Evaluating anomaly detection system
In anomaly detection, we actually know which example is positive and which is not, that is, we have labeled data. However, we train the model using only normal examples, cross validate model with both anomalous and normal examples to determine $\epsilon$, test model with both anomalous and normal examples. When the data set is too small, it is feasible to remove test set.
We only need to train the model one time as $\mu$ and $\sigma$ totally depend on the training set. Dev set is used to choose the best $\epsilon$. For skewed datasets, precission and recall may also be used in addition to the accurary of prediction.
Anomaly detection and supervised learning
type | Anomaly detection | Supervised learning |
---|---|---|
number of positive examples | small | large |
number of negative examples | large | large |
focus | detect negative examples | detect both negative and positive examples |
new types of anomalies | easy to detect | hard to detect |
The core idea of anomaly detection is to learn under what circumstances one example is normal.

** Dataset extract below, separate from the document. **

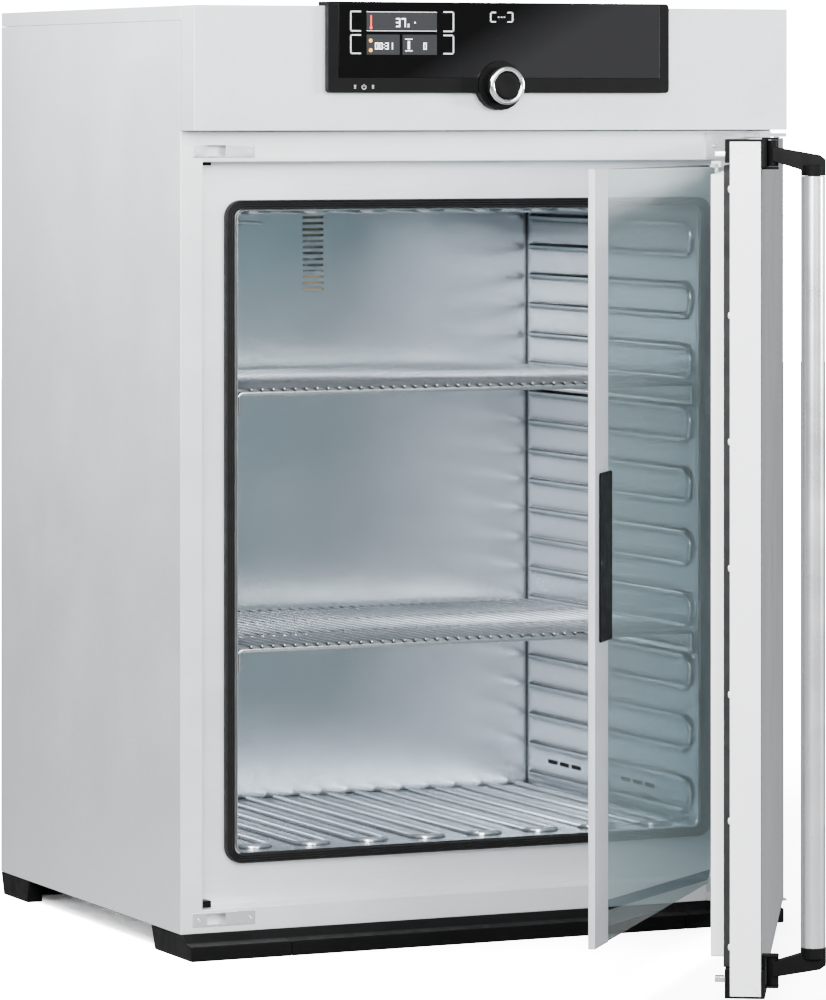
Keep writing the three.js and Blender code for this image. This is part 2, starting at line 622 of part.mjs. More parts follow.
function handle(door) {
  const axis = HANDLE.y;
  const near = axis - HANDLE.reach + HANDLE.tubeRadius;
  const far = axis - HANDLE.reach - HANDLE.tubeRadius - 0.6;
  // Side outline of the upper arm in (y, height above the tube's end).
  const outline = [
    [axis, 17], [near - 2, 6], [near, 0], [far, 0], [far, 19], [far + 7, 24], [axis, 33.5],
  ];
  const ends = {
    upper: { from: TUBE.top + GAP, sign: 1, hub: [982.5, 1012.5] },
    lower: { from: TUBE.bottom - GAP, sign: -1, hub: [41.6, 73] },
  };
  for (const [place, end] of Object.entries(ends)) {
    const side = polygon(outline.map(([y, rise]) => [y, end.from + end.sign * rise]));
    const arm = alongX(side, [HANDLE.x - 8, HANDLE.x + 8]);
    const hub = alongZ(disc(HANDLE.x, axis, HANDLE.hubRadius), end.hub, 6);
    const capHeights = [end.from, end.from + end.sign * 12].sort((low, high) => low - high);
    const cap = alongZ(disc(HANDLE.x, axis - HANDLE.reach, HANDLE.tubeRadius), capHeights, 8);
    piece(`handle_arm_${place}`, join([arm, hub, cap]), FINISH.blackPlastic, door);
  }
  const tube = ringShape(
    disc(HANDLE.x, axis - HANDLE.reach, HANDLE.tubeRadius),
    disc(HANDLE.x, axis - HANDLE.reach, HANDLE.tubeRadius - SHEET),
  );
  piece('handle_tube', alongZ(tube, [TUBE.bottom, TUBE.top], 10), FINISH.satinTube, door);
}

function glassDoor() {
  const door = hung(GLASS_HINGE);
  const middle = (GLASS.front + GLASS.back) / 2;
  const pane = [middle - GLASS.thickness / 2, middle + GLASS.thickness / 2];
  const height = [GLASS.bottom, GLASS.top];
  const hingeEdge = GLASS_HINGE.x - 8;
  piece('glass_pane', box([GLASS.free + 4, hingeEdge], pane, height), FINISH.glass, door);

  const wide = GLASS.free + 62.8;
  const slotEnd = GLASS.free + 3.5;
  const profile = polygon([
    [GLASS.free, GLASS.front], [wide, GLASS.front], [wide, pane[0] - GAP],
    [slotEnd, pane[0] - GAP], [slotEnd, pane[1] + GAP], [GLASS.free + 14, pane[1] + GAP],
    [GLASS.free + 14, GLASS.back], [GLASS.free, GLASS.back],
  ]);
  piece('glass_edge_profile', alongZ(profile, height), FINISH.sheetSteel, door);

  const grip = rectangle([GRIP.left, GRIP.right], [GRIP.bottom, GRIP.top], 4);
  piece('glass_grip', alongY(grip, [GLASS.front - 2.2, GLASS.front - GAP], 3),
    FINISH.blackPlastic, door);

  const clamps = {
    upper: { body: [973.6, 981.5], pin: [981, 986], pane: [970, GLASS.top + GAP] },
    lower: { body: [59.2, 71.8], pin: [54, 60], pane: [GLASS.bottom - GAP, 75] },
  };
  const pin = disc(GLASS_HINGE.x, GLASS_HINGE.y, GLASS_HINGE.pinRadius);
  for (const [place, clamp] of Object.entries(clamps)) {
    const body = box([262, GLASS_HINGE.x + 6], [middle - 6, middle + 6], clamp.body);
    const groove = box([250, hingeEdge + GAP], [pane[0] - GAP, pane[1] + GAP], clamp.pane);
    const holder = body.subtract(groove).add(alongZ(pin, clamp.pin, 5));
    piece(`glass_hinge_${place}`, holder, FINISH.whitePanel, door);
  }
}

function shelf(name, line) {
  const ribTop = RIB.lowest + line * RIB.pitch + RIB.width / 2;
  const low = ribTop + SHELF.wireRadius + 0.4;
  const high = low + SHELF.rise;
  const { x, front, back, rise } = SHELF;
  const half = [
    [0, back, high], [x - 12, back, high], [x - 12, back, low], [x, back, low],
    [x, front, low], [x - 0.29 * rise, front, high - 0.29 * rise], [x - rise, front, high],
    [0, front, high],
  ];
  const mirrored = half.map(([px, py, pz]) => [-px, py, pz]);
  const loop = wire(half, SHELF.wireRadius).add(wire(mirrored, SHELF.wireRadius));

  const wires = 41;
  const edge = (wires - 1) / 2 * SHELF.gridPitch + 1.5;
  const top = high + SHELF.wireRadius;
  const plate = box([-edge, edge], [front - 5, back + 6], [top - 0.6, top + 2.4]);
  const slots = [];
  for (let i = 0; i < wires - 1; i += 1) {
    const left = -edge + i * SHELF.gridPitch + 3;
    const across = [left, left + SHELF.gridPitch - 3];
    slots.push(box(across, [front + 4, back - 3], [top - 2, top + 4]));
  }
  piece(name, loop.add(plate.subtract(join(slots))), FINISH.satinTube);
}

casing();
frontFrame();
fascia();
controls();
chamber();
heatingAndInsulation();
rearEquipment();
base();
frameFittings();
mainDoor();
glassDoor();
for (const [place, line] of Object.entries(SHELF_LINES)) {
  shelf(`shelf_${place}`, line);
}

export default incubator;
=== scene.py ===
"""Looks of a laboratory incubator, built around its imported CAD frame. Metres, +X right, +Y back."""
import json
import math

import bmesh
import bpy
from mathutils import Matrix, Vector


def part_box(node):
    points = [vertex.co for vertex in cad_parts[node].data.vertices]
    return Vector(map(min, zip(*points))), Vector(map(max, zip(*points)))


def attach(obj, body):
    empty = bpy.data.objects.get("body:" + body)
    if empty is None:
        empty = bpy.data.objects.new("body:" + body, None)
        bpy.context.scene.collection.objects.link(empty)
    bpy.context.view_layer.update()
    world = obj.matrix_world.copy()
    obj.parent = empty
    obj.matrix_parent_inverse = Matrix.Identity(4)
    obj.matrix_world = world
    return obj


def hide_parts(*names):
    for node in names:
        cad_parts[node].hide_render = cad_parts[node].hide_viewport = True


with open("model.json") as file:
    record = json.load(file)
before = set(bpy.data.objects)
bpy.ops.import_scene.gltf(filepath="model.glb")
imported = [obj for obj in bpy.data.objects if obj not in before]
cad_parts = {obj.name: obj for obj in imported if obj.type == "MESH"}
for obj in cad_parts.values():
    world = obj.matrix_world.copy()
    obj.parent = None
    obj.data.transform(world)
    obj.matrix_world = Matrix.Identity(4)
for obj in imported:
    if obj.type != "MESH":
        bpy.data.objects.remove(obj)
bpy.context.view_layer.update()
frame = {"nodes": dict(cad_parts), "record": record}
NODES = frame["nodes"]
RECORD = frame["record"]
JOINTS = {joint["name"]: joint for joint in RECORD["behaviour"]["joints"]}
BODY_OF = {node: body for body, nodes in RECORD["behaviour"]["bodies"].items() for node in nodes}
SLOT_OF = {part["node"]: part["material_slot"] for part in RECORD["subparts"]}
MM = 0.001

# Camera: level, turned towards the cabinet's left front, far away with a long lens.
CAMERA_AT = (-3.0361, -6.4659, 1.0520)
CAMERA_TURN = -24.4425
CAMERA_LENS = 203.445
CAMERA_SHIFT = -0.39426


# Materials ---------------------------------------------------------------------------------

NOISE_RANGE = (0.3, 0.7)


def map_range(tree, value, source, target):
    """A value mapped from one (low, high) range to another."""
    node = tree.nodes.new("ShaderNodeMapRange")
    for key, number in zip(("From Min", "From Max", "To Min", "To Max"), (*source, *target)):
        node.inputs[key].default_value = number
    tree.links.new(value, node.inputs["Value"])
    return node.outputs["Result"]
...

Therefore, anomaly detection is more robust if the types of anomaly keep changing while the standard of normal is stable.
Though supervised learning is also feasible when the number of positive examples is small, it can't learn much from positive examples. In contrast, since supervised learning learns what positive and negative examples look like from previous examples, it can't deal with the types of anomaly that didn't occur before well.
Choosing good features
Choosing good features is more important in anomaly detection than in supervised learning since supervised learning can rescale and take the best advantage of the features we give while anomaly detection treats each feature independent and equally important. To choose good features, there are several methods:
Choose more gaussian features or make features more gaussian (e.g. $\log(x+c)$ instead of $x$);
Fig. 3. Variable transformation
Error analysis of dev set to find new features or create new features based on exsiting features.